* Dataset section:
________

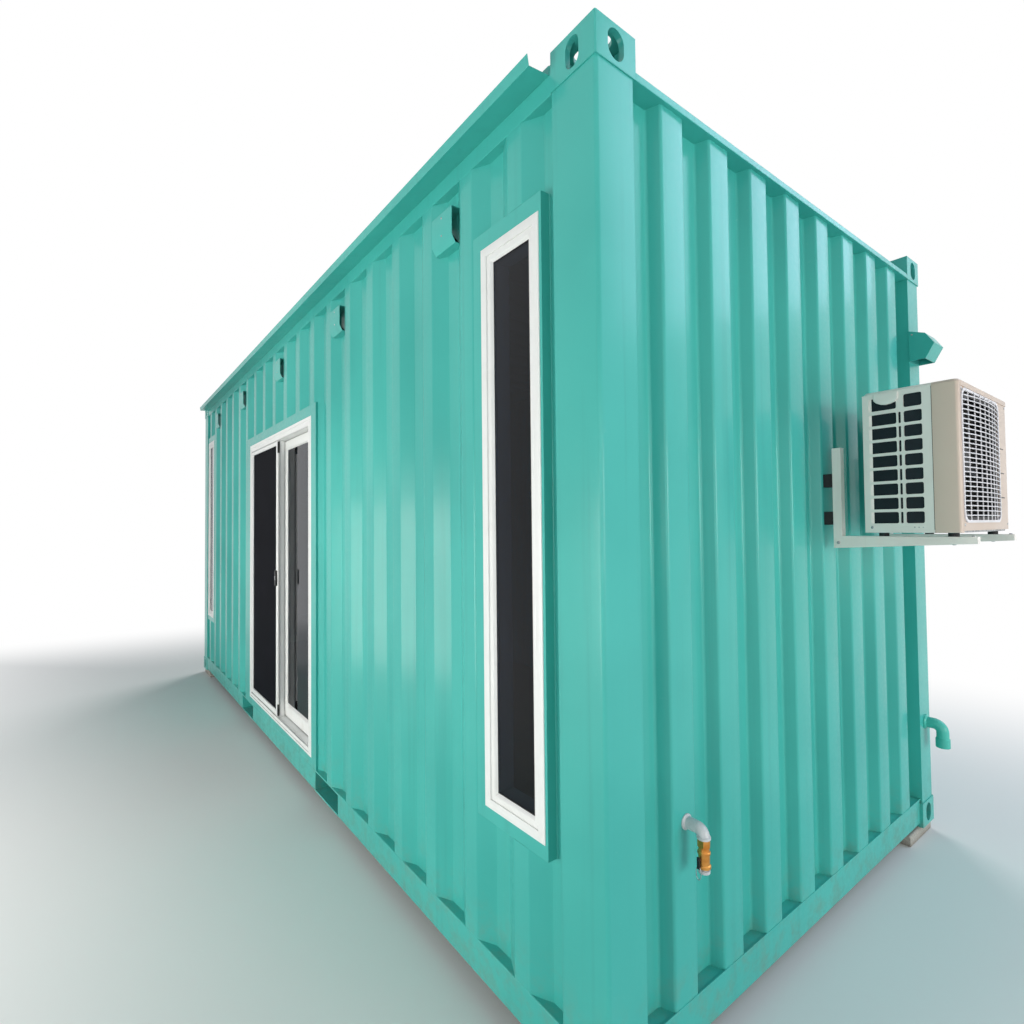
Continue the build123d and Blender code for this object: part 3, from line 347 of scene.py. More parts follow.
def cast_brass():
    """Cast brass, dulled orange in slow patches and brighter where it is handled."""
    s = Shader("cast_brass", Metallic=0.85)
    tarnish = s.noise(26.0, 3.0, 0.5)
    colour = s.mix(tarnish.between(0.35, 0.7), (224, 160, 84), (188, 118, 48))
    grain = s.bump(s.noise(300.0, 2.0), 0.0002, 0.4)
    return s.finished(colour, tarnish.between(0.3, 0.7, 0.28, 0.42), grain)


def galvanised():
    """Zinc-plated screws and wire, with dull cloudy spangles."""
    s = Shader("galvanised", Metallic=0.8)
    cloud = s.noise(120.0, 3.0)
    colour = s.mix(cloud.between(0.3, 0.7), (188, 192, 194), (140, 144, 148))
    return s.finished(colour, cloud.between(0.3, 0.7, 0.3, 0.5))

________

* Description of the task:
Repeat the data verbatim.

* Result of this task:
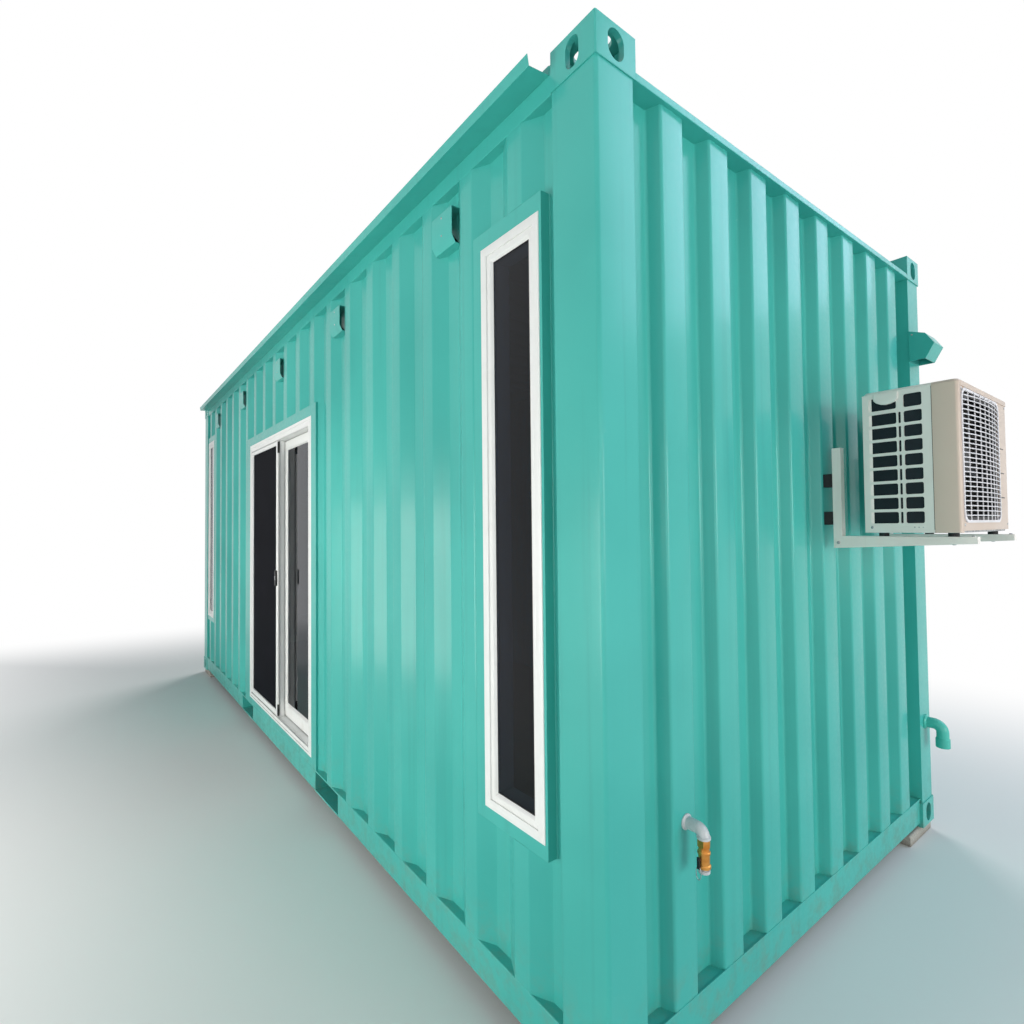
Continue the build123d and Blender code for this object: part 3, from line 347 of scene.py. More parts follow.
def cast_brass():
    """Cast brass, dulled orange in slow patches and brighter where it is handled."""
    s = Shader("cast_brass", Metallic=0.85)
    tarnish = s.noise(26.0, 3.0, 0.5)
    colour = s.mix(tarnish.between(0.35, 0.7), (224, 160, 84), (188, 118, 48))
    grain = s.bump(s.noise(300.0, 2.0), 0.0002, 0.4)
    return s.finished(colour, tarnish.between(0.3, 0.7, 0.28, 0.42), grain)


def galvanised():
    """Zinc-plated screws and wire, with dull cloudy spangles."""
    s = Shader("galvanised", Metallic=0.8)
    cloud = s.noise(120.0, 3.0)
    colour = s.mix(cloud.between(0.3, 0.7), (188, 192, 194), (140, 144, 148))
    return s.finished(colour, cloud.between(0.3, 0.7, 0.3, 0.5))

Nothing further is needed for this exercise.